There are two modes of operation: drag mode and race mode. Drag mode measures 0-60', 1/8 mile, 1/4 mile, 0-60 mph, trap speed, and hp/tq curves (showing gear changes). It's very useful. In race mode, you see lateral and longitudinal acceleration (instantaneous) and you can log up to ~2 hours (at 10 Hz sampling). You can then feed that into the road racing software which plots these out for you in real time (along with engine RPM), and then maps your acceleration to a g-force circle (maps your lat/long acceleration into a circle) which allows you to see how close to the limit you are driving (the closer the better for racing).

Overall, the unit works well. There are a few glitches though. The biggest one is that the longitudinal acceleration is *very* sensitive to the position of the g-tech (angle). Generally you can calibrate it so that it is close to 0 at rest, but sometimes it's not that easy. The RPM feature is pretty neat, but can sometimes have some noise at low RPMs (or changing down) it can spike up to a few k RPMs before settling back to 800 or so (not too bad). The acceleration display is not so great (it shows instantaneous and the maximum over the last minute or so -- it might be a moving average). I've seen other units that show a graph v. time. This is a much nicer way to do it.

The unit also has shift lights, which are very useful. It's much easier to see the red flash out of the corner of your eye than having to look down at the tach.

I bought the unit mainly for the logging feature. I'm going to go SCCA solo-ing and wanted to be able to analyze my runs to see where I can improve. The unit is great for this. Drag mode is really good. It's nice to know how fast you are accelerating and also to see the engine "dyno" curves. I imagine that will come in useful if I ever decide to tune the engine myself (along with an OBDII scanner).

Physically, the unit was a lot smaller and lighter than I had expected (it didn't *feel* like $300). So that is about it.

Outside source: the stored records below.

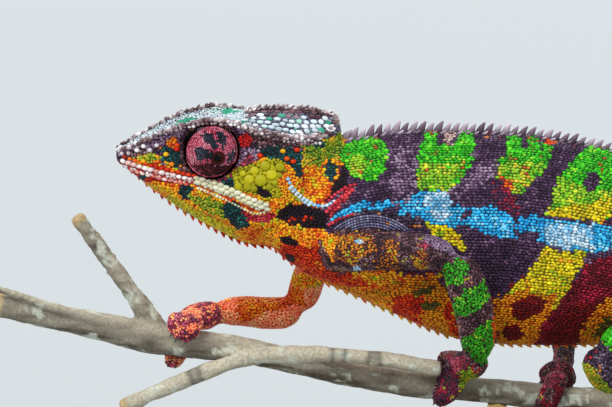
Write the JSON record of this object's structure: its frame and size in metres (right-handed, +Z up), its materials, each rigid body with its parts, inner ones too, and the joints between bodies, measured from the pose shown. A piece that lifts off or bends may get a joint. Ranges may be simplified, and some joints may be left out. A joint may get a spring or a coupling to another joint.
{
  "type": "panther chameleon model on a perch",
  "caption": "Life-size still model of a panther chameleon walking along a cut perch, with a coiled tail, on a flat stand with short rods.",
  "frame": {"origin": "centre of the stand base's flat underside", "axes": "+X from the snout towards the tail, the animal's left side faces -Y, +Z up"},
  "size_m": [0.2591, 0.088, 0.1256],
  "materials": {
    "skin": "dry granular scales: dark plum with green bars, a pale blue side stripe, yellow, orange and red",
    "eye_turret": "fine ringed scales, crimson with slate patches",
    "eyeball": "wet and glossy",
    "bark": "grey-brown bark with pale lichen",
    "base_wood": "satin dark hardwood",
    "rod_brass": "satin"
  },
  "bodies": {
    "root": {"eye_left": "eye_turret", "eye_right": "eye_turret", "eyeball_left": "eyeball", "eyeball_right": "eyeball", "fore_left_forearm": "skin", "fore_left_hand": "skin", "fore_left_upper_arm": "skin", "fore_right_forearm": "skin", "fore_right_hand": "skin", "fore_right_upper_arm": "skin", "head": "skin", "hind_left_foot": "skin", "hind_left_shank": "skin", "hind_left_thigh": "skin", "hind_right_foot": "skin", "hind_right_shank": "skin", "hind_right_thigh": "skin", "neck": "skin", "perch": "bark", "stand_base": "base_wood", "stand_rod_back": "rod_brass", "stand_rod_front": "rod_brass", "tail_1": "skin", "tail_2": "skin", "tail_3": "skin", "tail_4": "skin", "tail_5": "skin", "tail_6": "skin", "trunk": "skin"}
  },
  "joints": []
}
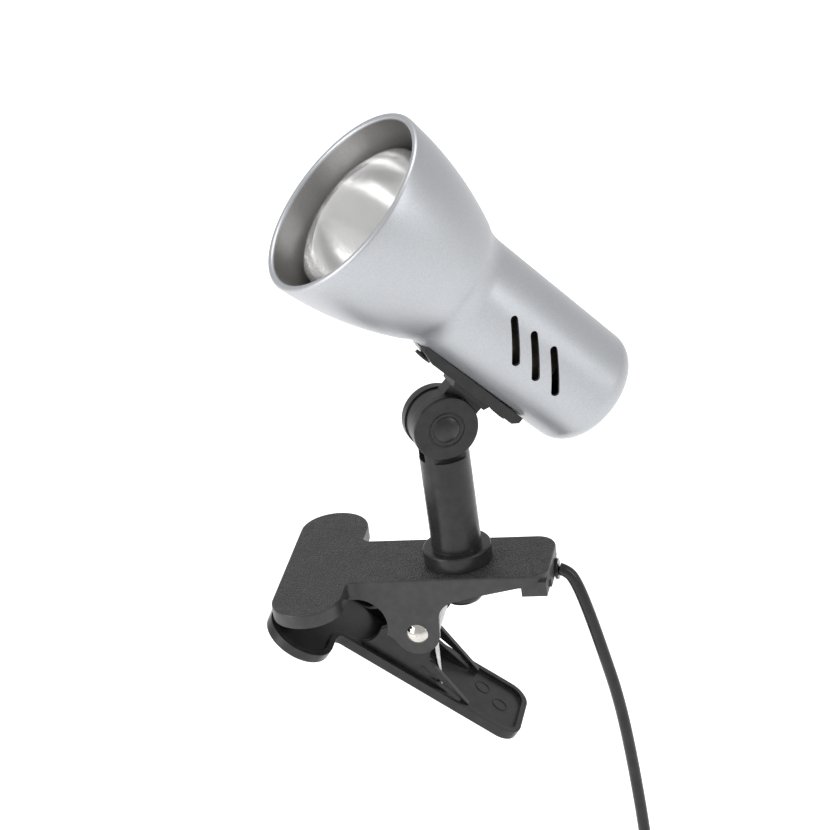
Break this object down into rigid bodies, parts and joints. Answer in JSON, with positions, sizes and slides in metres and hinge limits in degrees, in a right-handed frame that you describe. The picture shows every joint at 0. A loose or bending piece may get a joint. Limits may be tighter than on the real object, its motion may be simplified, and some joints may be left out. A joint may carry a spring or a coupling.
{
  "type": "clip-on reading lamp",
  "caption": "Clip-on reading lamp: a reflector head with a bell-shaped shade on a tilting, swivelling stem, held by a sprung jaw clamp, with a switched mains cord.",
  "frame": {"origin": "middle of the line where the closed jaws grip", "axes": "+Z square to the upper jaw's top face, +X along the lever towards the end the cord leaves, -Y towards the side with the rivet head in view"},
  "size_m": [0.1506, 0.1011, 0.5328],
  "materials": {
    "shade_silver": "satin metallic silver paint with a fine grain",
    "jaw_black": "black nylon, fine leather-grain texture on the outer faces, smooth satin walls",
    "stem_black": "satin black moulded nylon",
    "bulb_mirror": "thin lamp glass with a silvered reflector behind a clear front",
    "cap_nickel": "nickel-plated brass screw cap",
    "solder": "dull solder",
    "brass": "bright brass strip",
    "bakelite": "black phenolic moulding",
    "rivet_chrome": "bright chrome plate",
    "spring_steel": "bright drawn spring wire",
    "zinc_steel": "zinc-plated steel",
    "washer_nylon": "dry nylon",
    "pad_rubber": "matt black moulded rubber",
    "cord_black": "black PVC, slightly glossy",
    "switch_black": "black moulded plastic",
    "plug_black": "black moulded PVC"
  },
  "bodies": {
    "clamp": {"upper_jaw": "jaw_black", "upper_grip_pad": "pad_rubber", "pivot_rivet": "rivet_chrome", "jaw_spring_upper": "spring_steel", "cord_bush": "cord_black", "cord_clamp": "jaw_black", "cord_clamp_screws": "zinc_steel", "cord_drop": "cord_black", "cord_hang": "cord_black", "cord_tail": "cord_black", "cord_coil": "cord_black", "coil_tie": "cord_black", "switch_front_cover": "switch_black", "switch_rear_cover": "switch_black", "switch_screw": "zinc_steel", "plug_body": "plug_black", "plug_pins": "cap_nickel"},
    "lower_lever": {"lower_jaw": "jaw_black", "lower_grip_pad": "pad_rubber", "jaw_spring_lower": "spring_steel"},
    "stem": {"stem_front_half": "stem_black", "stem_rear_half": "stem_black", "stem_retainer": "stem_black", "stem_lead": "cord_black", "hinge_bolt": "stem_black", "hinge_nut": "zinc_steel", "hinge_washers": "washer_nylon"},
    "head": {"shade": "shade_silver", "head_bracket": "stem_black", "bracket_screws": "stem_black", "bracket_nuts": "zinc_steel", "bulb_glass": "bulb_mirror", "bulb_cap": "cap_nickel", "bulb_eyelet": "solder", "lampholder_body": "bakelite", "lampholder_shell": "brass", "lampholder_contact": "brass", "lampholder_nut": "zinc_steel"},
    "rocker": {"switch_rocker": "switch_black"}
  },
  "joints": [
    {"name": "jaw_open", "type": "hinge", "parent": "clamp", "child": "lower_lever", "pos_m": [0.051, 0, -0.0185], "axis": [0, -1, 0], "range_deg": [0, 30], "stiffness_Nm_per_rad": 1.4, "springref_deg": -40.11},
    {"name": "stem_swivel", "type": "hinge", "parent": "clamp", "child": "stem", "pos_m": [0.068, 0, 0.006], "axis": [0, 0, 1], "range_deg": [-150, 150]},
    {"name": "head_tilt", "type": "hinge", "parent": "stem", "child": "head", "pos_m": [0.068, 0, 0.067], "axis": [-0.4695, 0.8829, 0], "range_deg": [-79.5, 40]},
    {"name": "switch_rock", "type": "hinge", "parent": "clamp", "child": "rocker", "pos_m": [0.1299, 0.001, -0.165], "axis": [1, 0, 0], "range_deg": [-7, 7]}
  ]
}
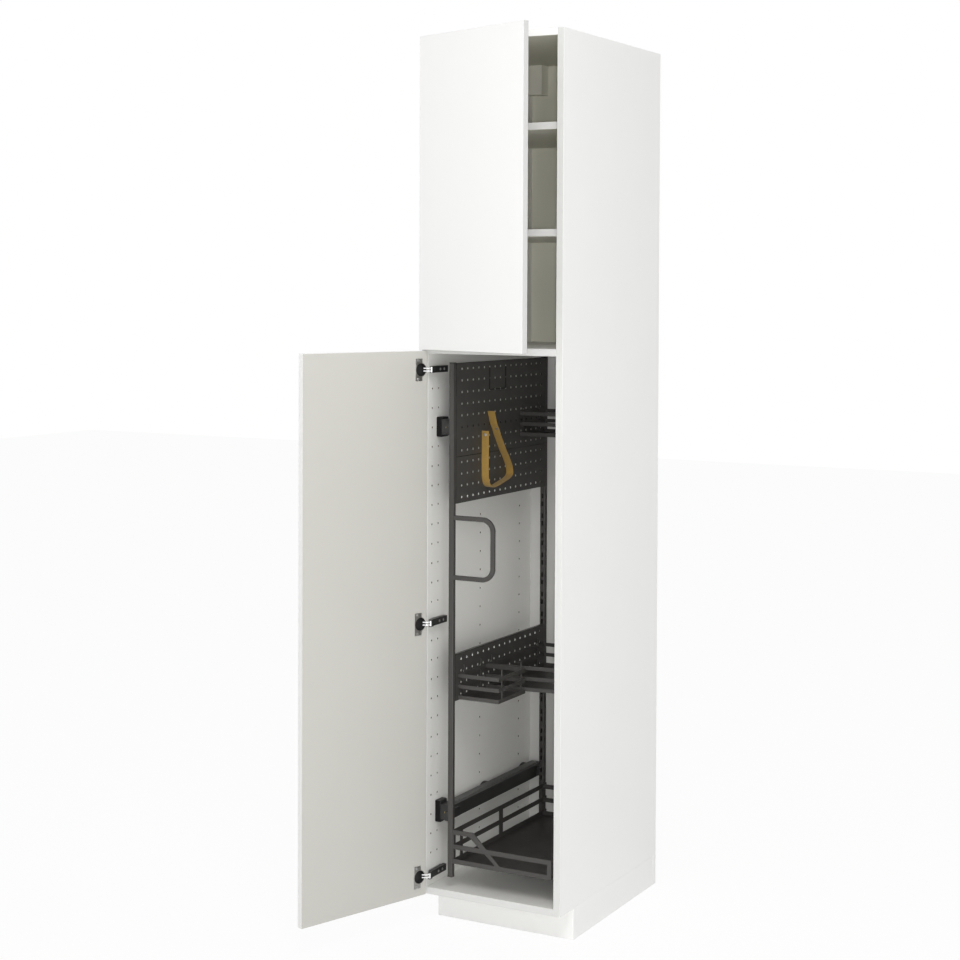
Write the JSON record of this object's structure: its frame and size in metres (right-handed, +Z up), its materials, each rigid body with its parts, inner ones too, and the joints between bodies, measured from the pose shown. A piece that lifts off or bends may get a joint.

One word of caution though... My first time out with it, I got pulled over (first time ever!). I was spending too much time looking at the unit rather than concentrating on what was around/behind me. I was on a straight four lane (2 each way) and was sprung doing 59 in a 40 zone. To make matters worse, my inspection sticker had expired. So there I am, sitting in the car, with my brand new Gtech-pro flashing away, with the officer telling me all of this. I knew I was gone, and resigned to getting a ticket. So the officer comes back and says to me: "I'm going to give you the break of the century..." and just gives me a warning. I think she couldn't believe she was doing it either... 

Cheers,

HSV.


----------



## Rukee (Feb 8, 2007)

I`ve had one I bought from NJSierra a while back for a great price. But I haven`t run it very much. I haven`t made any full out runs with it yet to check times and HP. On the original plug, check the end that goes into the lighter socket, the center contact end screws off and there`s a fuse in there, I blew mine too.


----------



## hsv (Jun 11, 2007)

Rukee said:


> I`ve had one I bought from NJSierra a while back for a great price. But I haven`t run it very much. I haven`t made any full out runs with it yet to check times and HP. On the original plug, check the end that goes into the lighter socket, the center contact end screws off and there`s a fuse in there, I blew mine too.


Thanks for the post. I did check the fuse when I got it and it was ok. The problem was with the plug itself. Somehow the wiring had become disconnected inside the plug (I'm guessing the previous owner might have pulled it out too hard).

The problem I was seeing with the g- offset is gone now. Apparently it recalibrates itself after it has been installed for a while. It works perfectly now. The HP/TQ v. RPM, HP v. Time, and other stats in the drag mode are nice. I'm very happy with this.


----------



## Rukee (Feb 8, 2007)

What are you getting for 1/4 mile times and HP ratings?


----------